The first reason may be about the expectations put on Miranda. Similarly to when watching a film made from an Aaron Sorkin script, In the Heights muddies the waters between Chu’s stylistic influence and Miranda’s original intentions. Many plot points have changed from the show and this rougher, smaller story than that told in Hamilton, illuminates the idea that Miranda was still honing his craft.
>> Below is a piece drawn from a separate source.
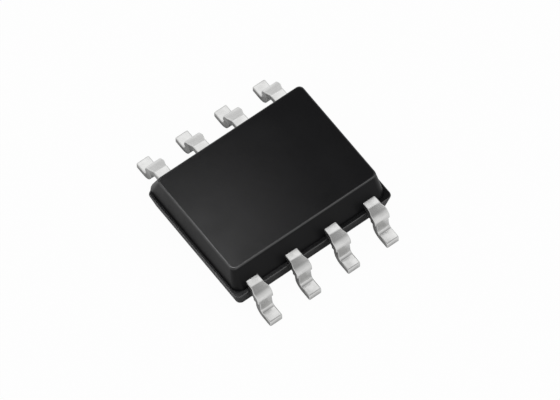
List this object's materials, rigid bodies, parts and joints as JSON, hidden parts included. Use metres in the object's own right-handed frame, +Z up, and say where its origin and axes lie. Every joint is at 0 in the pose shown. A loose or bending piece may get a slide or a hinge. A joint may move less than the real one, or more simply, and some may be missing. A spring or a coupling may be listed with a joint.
{
  "type": "soic chip",
  "caption": "Small-outline integrated circuit in a black moulded body with two rows of gull-wing leads, to be soldered flat on a circuit board.",
  "frame": {"origin": "middle of the chip at the height of the board, on the plane of the feet's undersides", "axes": "+X along the lead rows, from lead 1 to lead 4; +Y across the chip, from the row of leads 1 to 4 to the other row; +Z up, away from the board"},
  "size_m": [0.0052, 0.006, 0.0015],
  "materials": {
    "mould_epoxy": "black moulded epoxy, fine even texture with a soft sheen",
    "tin_plating": "matte tin plating, satin grey",
    "bare_copper_alloy": "bare copper alloy sheet",
    "silver_epoxy": "silver-filled die attach, dull",
    "silicon": "polished silicon, dark blue-grey",
    "gold_wire": "drawn gold bond wire"
  },
  "bodies": {
    "root": {"mould_body": "mould_epoxy", "die_pad": "bare_copper_alloy", "die_attach": "silver_epoxy", "die": "silicon", "lead_1": "tin_plating", "lead_2": "tin_plating", "lead_3": "tin_plating", "lead_4": "tin_plating", "lead_5": "tin_plating", "lead_6": "tin_plating", "lead_7": "tin_plating", "lead_8": "tin_plating", "bond_wire_1": "gold_wire", "bond_wire_2": "gold_wire", "bond_wire_3": "gold_wire", "bond_wire_4": "gold_wire", "bond_wire_5": "gold_wire", "bond_wire_6": "gold_wire", "bond_wire_7": "gold_wire", "bond_wire_8": "gold_wire"}
  },
  "joints": []
}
But, mostly, the biggest problem with In the Heights is that parts of the film are baffling. For one, Chu seems to have a problem with mothers. There is no reference whatsoever to any of the lead characters’ mothers (of which there are at least five characters whose parents feature in the show). It’s as if by the film concentrating on Abuela’s story, all the other mothers must be removed. The film also drifts in and out from the minutiae of life (town gossip, tide pens) to deep issues like death, religion and the reality of being Latinx in the 70s – without any change in tempo. It’s hard to know whether Chu wants to paint the picture that everything is serious or nothing is, as he places harsh story threads (drug dealing, child abandonment) up against lightweight gags at hyper-stylised, breakneck pace.

Anyone who appreciates musicals will enjoy In The Heights. Miranda has written something that rightly celebrates a specific Latinx experience, and Chu has presented these stories with panache. It’s just not Hamilton

In The Heights hits the US on 11th June and then opens in the UK on 18th June 2021.